Undershirt ban for the wrong reasons?
So FIFA's International Board (IFAB), the body charged with preserving and (when necessary) modifying the laws of the game, decided at its annual meeting to ban players from displaying messages on the T-shirts they wear under their jerseys and which some gleefully lift as part of their goal celebrations.
They say it was getting too difficult to distinguish between harmless stuff (shoutouts to hometowns or to mom, jokes and eulogies of friends and teammates who have passed) and slogans that are political, offensive or could provoke violence among supporters.
"The simplest rule for the image of the game is to start from the basis that slogans will not be allowed," said Alex Horne, secretary of England's FA, who introduced the rule change. So out goes one more form of footballer self-expression. (Remember, these are the folks who already banned "excessive celebrations" and removing one's shirt after a goal . . . sorry, Brandi Chastain.) All because they don't trust local FAs to decide what is offensive or political or inflammatory and what is not. Like Kaka showing his "I belong to Jesus" shirt, or former Doncaster forward Billy Sharp, whose T-shirt read "That's for you, son," two days after his infant child passed away.
It wouldn't be a huge deal if not for one thing. You get the sense that they're doing this because a player displaying a message on an undergarment after scoring a goal gets on TV and on YouTube and his photograph is all over the papers and the Web. And if the homemade T-shirt gets that kind of exposure, it means the official kit -- with the official sponsor -- doesn't. And folks pay good money to have their corporation's name on the front of those shirts.
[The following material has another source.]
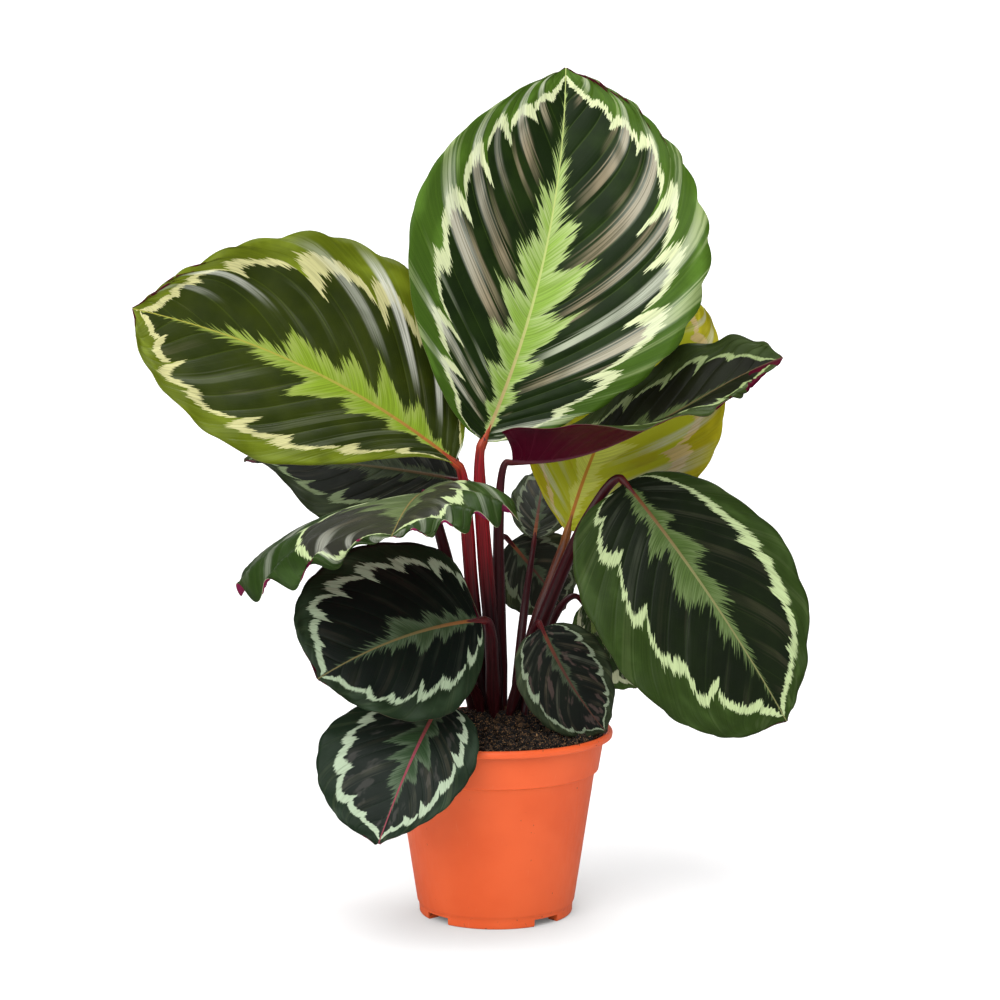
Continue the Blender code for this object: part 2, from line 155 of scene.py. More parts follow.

Ligue 1 becomes a one-horse race
Paris St. Germain fans could not have scripted a better weekend. Second-place Monaco lost on Saturday (2-0 at St. Etienne), Edinson Cavani scored after five weeks out, and best of all, the team they beat up is none other than archrival Marseille.
- Johnson: Classique win opens big lead
The 2-0 win simply underscored what we already know: that there's an abyss between these two sides, and that soon Ligue 1 will be a string of training sessions in between Champions League games.
Positive message in Ukraine
Dynamo Kyiv and Shakthar Donetsk were supposed to face off in a mouthwatering clash this past weekend, but unrest in Ukraine meant the game was suspended. So the hardcore fans from the two bitter rivals (who also happen to represent opposite ends of the country) opted to get together and play each other instead.
Here's a video. There's obviously a kaleidoscope of views about what's happening -- and what should happen -- in Ukraine, and the two sets of supporters are probably equally as varied in their opinions.
But for 90 minutes, they put all of that aside, along with the rivalry separating their clubs, and simply played a game in the name of unity. Don't underestimate the importance of that.